## REQUIRED WORK
Starting at the line that contains "back_shell();", copy every line down to the line that contains "obj.parent = empty", inclusive, exactly as it stands. Omit all other lines.

## GIVEN MATERIAL
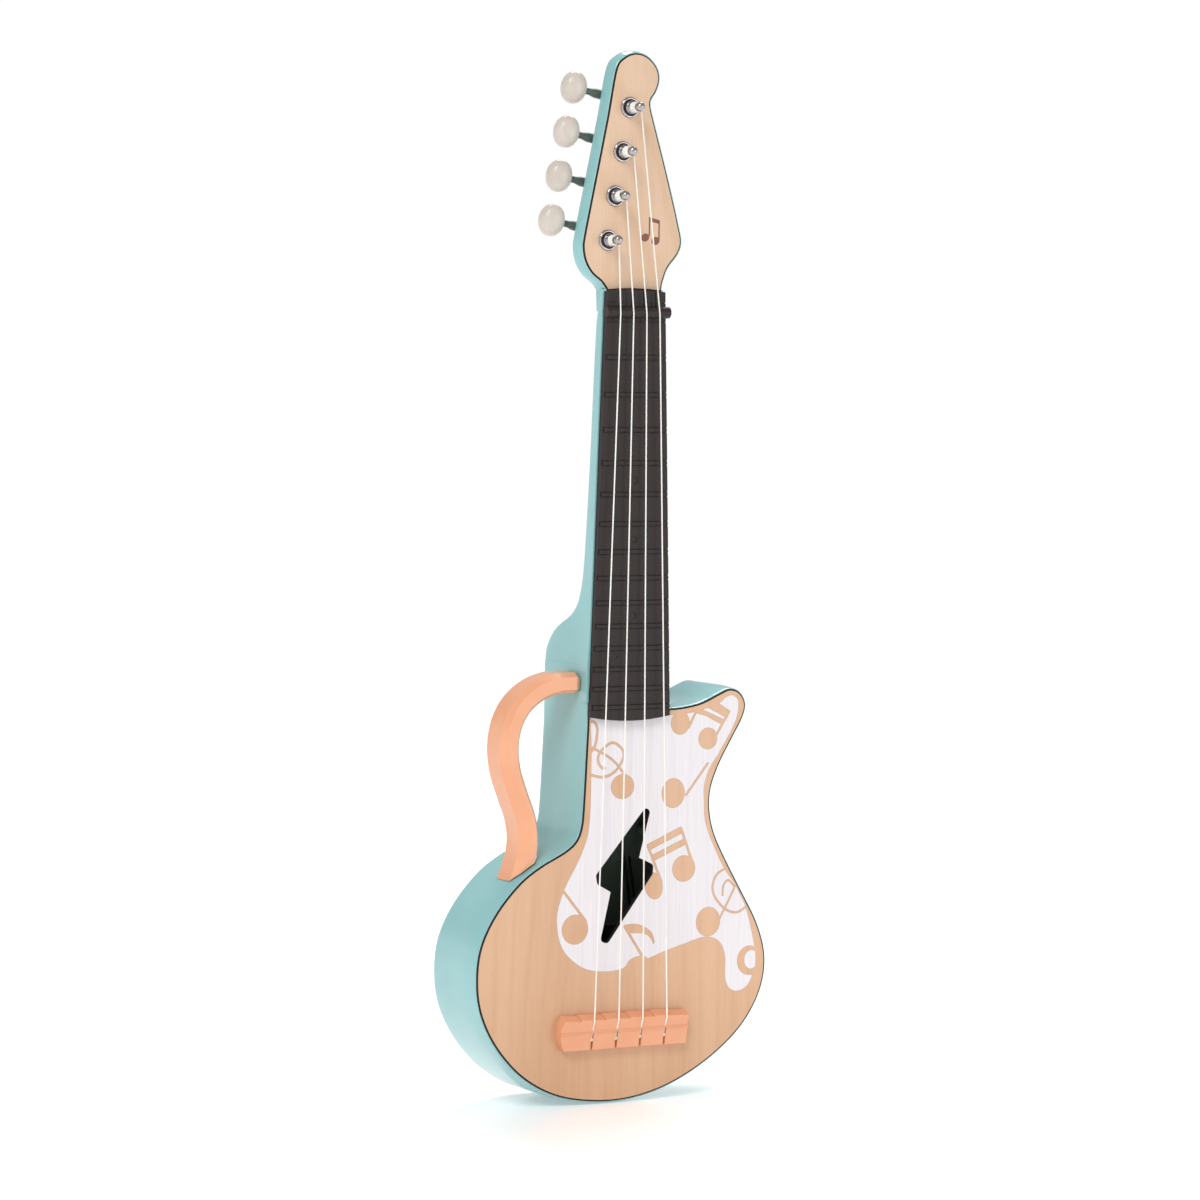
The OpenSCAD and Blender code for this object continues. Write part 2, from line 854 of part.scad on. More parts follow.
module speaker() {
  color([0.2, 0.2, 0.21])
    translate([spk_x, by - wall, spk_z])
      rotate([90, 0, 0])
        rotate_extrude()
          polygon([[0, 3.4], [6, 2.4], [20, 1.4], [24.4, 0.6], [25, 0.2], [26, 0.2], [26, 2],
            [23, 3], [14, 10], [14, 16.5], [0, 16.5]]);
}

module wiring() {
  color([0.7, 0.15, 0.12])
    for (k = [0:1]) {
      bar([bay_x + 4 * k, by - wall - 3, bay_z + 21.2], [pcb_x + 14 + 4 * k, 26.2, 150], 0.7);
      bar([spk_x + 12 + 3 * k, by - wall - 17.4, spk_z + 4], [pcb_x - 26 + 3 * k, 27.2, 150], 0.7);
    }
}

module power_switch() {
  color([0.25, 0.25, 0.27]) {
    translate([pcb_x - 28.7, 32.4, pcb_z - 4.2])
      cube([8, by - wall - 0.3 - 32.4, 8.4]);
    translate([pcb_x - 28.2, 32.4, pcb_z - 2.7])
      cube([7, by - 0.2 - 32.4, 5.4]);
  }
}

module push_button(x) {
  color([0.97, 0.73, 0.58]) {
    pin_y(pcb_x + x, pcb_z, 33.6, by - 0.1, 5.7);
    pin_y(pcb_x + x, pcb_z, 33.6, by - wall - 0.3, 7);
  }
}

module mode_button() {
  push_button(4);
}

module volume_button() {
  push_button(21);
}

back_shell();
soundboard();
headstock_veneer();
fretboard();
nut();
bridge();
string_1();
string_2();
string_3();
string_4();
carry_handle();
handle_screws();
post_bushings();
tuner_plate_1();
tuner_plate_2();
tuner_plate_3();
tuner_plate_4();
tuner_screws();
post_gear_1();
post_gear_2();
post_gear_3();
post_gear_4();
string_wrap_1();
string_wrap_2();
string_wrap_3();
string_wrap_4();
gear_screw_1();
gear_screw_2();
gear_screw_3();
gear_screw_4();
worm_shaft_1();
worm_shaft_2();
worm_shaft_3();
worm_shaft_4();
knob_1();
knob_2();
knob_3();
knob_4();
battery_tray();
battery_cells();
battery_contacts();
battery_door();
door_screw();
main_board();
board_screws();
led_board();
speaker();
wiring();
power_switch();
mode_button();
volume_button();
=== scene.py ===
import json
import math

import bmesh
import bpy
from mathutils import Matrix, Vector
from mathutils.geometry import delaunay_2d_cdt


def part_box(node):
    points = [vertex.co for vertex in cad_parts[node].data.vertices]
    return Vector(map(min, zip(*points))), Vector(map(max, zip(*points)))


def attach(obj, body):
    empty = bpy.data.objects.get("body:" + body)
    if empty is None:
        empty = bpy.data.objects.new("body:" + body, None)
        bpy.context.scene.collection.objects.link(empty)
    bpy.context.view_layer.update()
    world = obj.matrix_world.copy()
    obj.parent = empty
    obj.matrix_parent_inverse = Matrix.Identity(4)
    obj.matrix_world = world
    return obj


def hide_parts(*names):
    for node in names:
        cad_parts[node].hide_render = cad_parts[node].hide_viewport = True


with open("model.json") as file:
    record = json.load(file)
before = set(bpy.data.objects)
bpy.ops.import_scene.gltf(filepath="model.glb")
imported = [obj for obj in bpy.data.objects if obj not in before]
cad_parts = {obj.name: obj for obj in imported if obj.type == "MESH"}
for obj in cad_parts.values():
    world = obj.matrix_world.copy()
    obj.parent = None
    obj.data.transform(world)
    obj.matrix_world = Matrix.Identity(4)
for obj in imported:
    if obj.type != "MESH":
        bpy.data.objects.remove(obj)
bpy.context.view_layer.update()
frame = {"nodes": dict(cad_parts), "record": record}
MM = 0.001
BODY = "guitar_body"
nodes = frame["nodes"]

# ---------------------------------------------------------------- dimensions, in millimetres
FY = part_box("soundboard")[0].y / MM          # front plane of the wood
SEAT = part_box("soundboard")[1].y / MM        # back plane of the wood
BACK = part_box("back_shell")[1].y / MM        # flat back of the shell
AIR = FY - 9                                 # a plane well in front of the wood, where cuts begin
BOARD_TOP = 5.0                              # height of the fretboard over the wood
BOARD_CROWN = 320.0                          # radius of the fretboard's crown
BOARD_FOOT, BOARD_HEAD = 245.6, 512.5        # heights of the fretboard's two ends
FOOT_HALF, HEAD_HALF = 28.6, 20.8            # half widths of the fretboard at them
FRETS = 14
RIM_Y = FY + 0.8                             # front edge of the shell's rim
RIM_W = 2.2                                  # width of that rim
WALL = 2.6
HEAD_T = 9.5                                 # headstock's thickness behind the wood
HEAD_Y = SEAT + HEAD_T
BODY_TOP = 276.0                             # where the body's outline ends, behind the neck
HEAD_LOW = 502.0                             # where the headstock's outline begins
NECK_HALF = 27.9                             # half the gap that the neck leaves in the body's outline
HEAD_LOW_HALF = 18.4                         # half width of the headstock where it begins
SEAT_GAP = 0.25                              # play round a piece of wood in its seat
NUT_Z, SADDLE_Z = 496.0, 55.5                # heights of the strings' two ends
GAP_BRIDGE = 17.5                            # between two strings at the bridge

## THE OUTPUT
back_shell();
soundboard();
headstock_veneer();
fretboard();
nut();
bridge();
string_1();
string_2();
string_3();
string_4();
carry_handle();
handle_screws();
post_bushings();
tuner_plate_1();
tuner_plate_2();
tuner_plate_3();
tuner_plate_4();
tuner_screws();
post_gear_1();
post_gear_2();
post_gear_3();
post_gear_4();
string_wrap_1();
string_wrap_2();
string_wrap_3();
string_wrap_4();
gear_screw_1();
gear_screw_2();
gear_screw_3();
gear_screw_4();
worm_shaft_1();
worm_shaft_2();
worm_shaft_3();
worm_shaft_4();
knob_1();
knob_2();
knob_3();
knob_4();
battery_tray();
battery_cells();
battery_contacts();
battery_door();
door_screw();
main_board();
board_screws();
led_board();
speaker();
wiring();
power_switch();
mode_button();
volume_button();
=== scene.py ===
import json
import math

import bmesh
import bpy
from mathutils import Matrix, Vector
from mathutils.geometry import delaunay_2d_cdt


def part_box(node):
    points = [vertex.co for vertex in cad_parts[node].data.vertices]
    return Vector(map(min, zip(*points))), Vector(map(max, zip(*points)))


def attach(obj, body):
    empty = bpy.data.objects.get("body:" + body)
    if empty is None:
        empty = bpy.data.objects.new("body:" + body, None)
        bpy.context.scene.collection.objects.link(empty)
    bpy.context.view_layer.update()
    world = obj.matrix_world.copy()
    obj.parent = empty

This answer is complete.